The next graphs show us the MSE of the estimator of \(\beta_0\), \(\beta_1\), \(\gamma_0\) and \(\gamma_1\) for each combination of parameters \(pcd\) and \(n\). We observe that for parameters \(\gamma_0\) and \(\gamma_1\), the MSE of the estimator tends to get closer to zero as the sample size \(n\) increases, regardless of the value of \(pcd\). On the other hand, for parameters \(\beta_0\) and \(\beta_1\), the MSE of the estimator tends to get closer to zero as the sample size \(n\) increases when \(pcd<0.4\). When \(pcd>0.4\), the MSE deviates significantly from zero.

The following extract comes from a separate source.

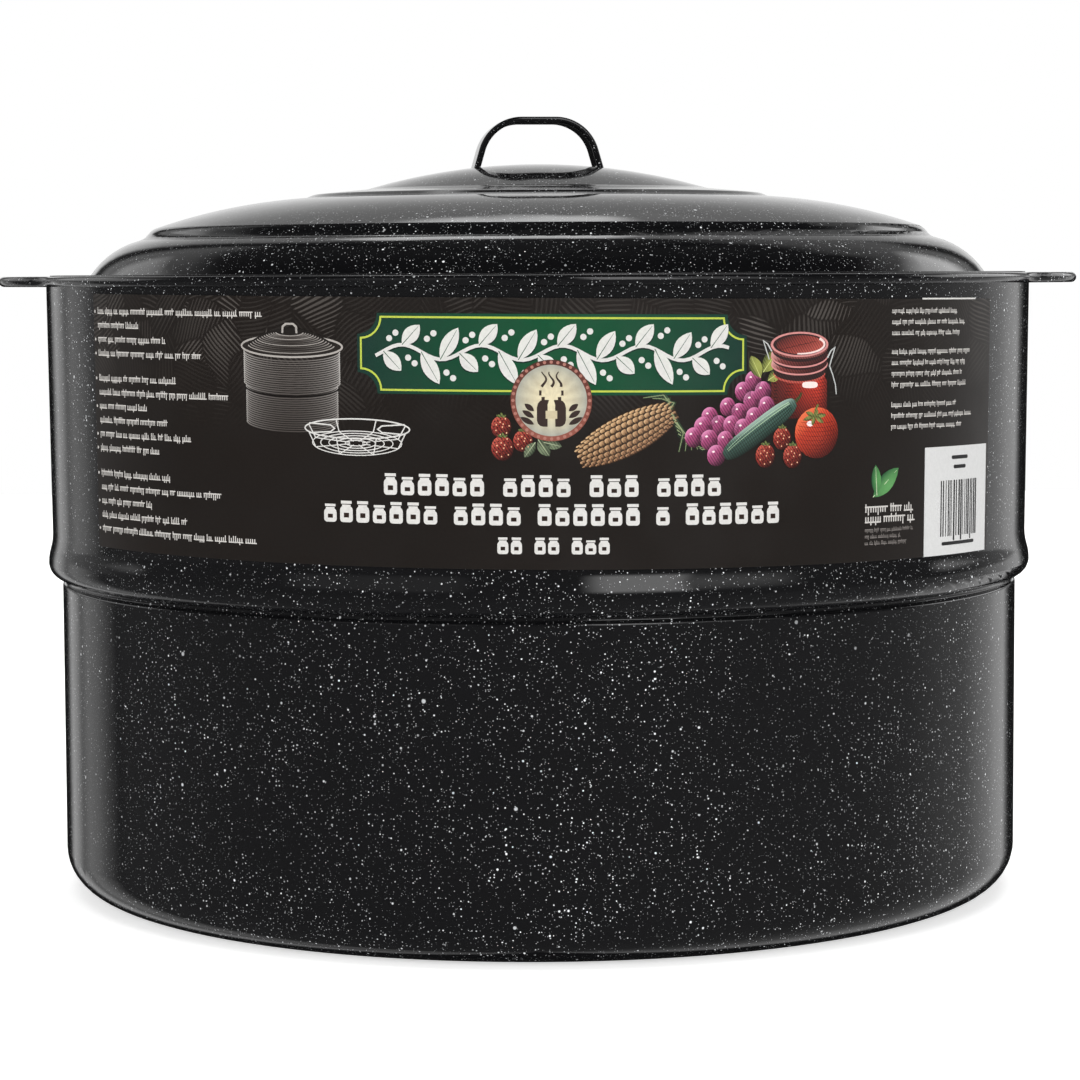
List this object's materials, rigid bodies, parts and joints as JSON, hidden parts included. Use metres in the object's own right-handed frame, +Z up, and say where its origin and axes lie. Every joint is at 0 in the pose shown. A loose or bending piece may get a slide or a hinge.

The next graphs show us the Bias of the estimator of \(\beta_0\), \(\beta_1\), \(\gamma_0\) and \(\gamma_1\) for each combination of parameters \(pcd\) and \(n\). We observe that for parameters \(\gamma_0\) and \(\gamma_1\), the Bias of the estimator tends to get closer zero as the sample size \(n\) increases, when \(pcd<0.5\). On the other hand, for parameters \(\beta_0\) and \(\beta_1\), the Bias of the estimator tends to get closer to zero as the sample size \(n\) increases when \(pcd<0.4\). For all the parameters, when working with large values of the percentage of censored data \(pcd\), the Bias of the estimator deviates significantly from zero, especially in the case of \(\beta_0\) and \(\beta_1\).

I hope you enjoyed this post and learned about how to perform a simulation study using R. I encourage you to replicate this procedure with other regression models.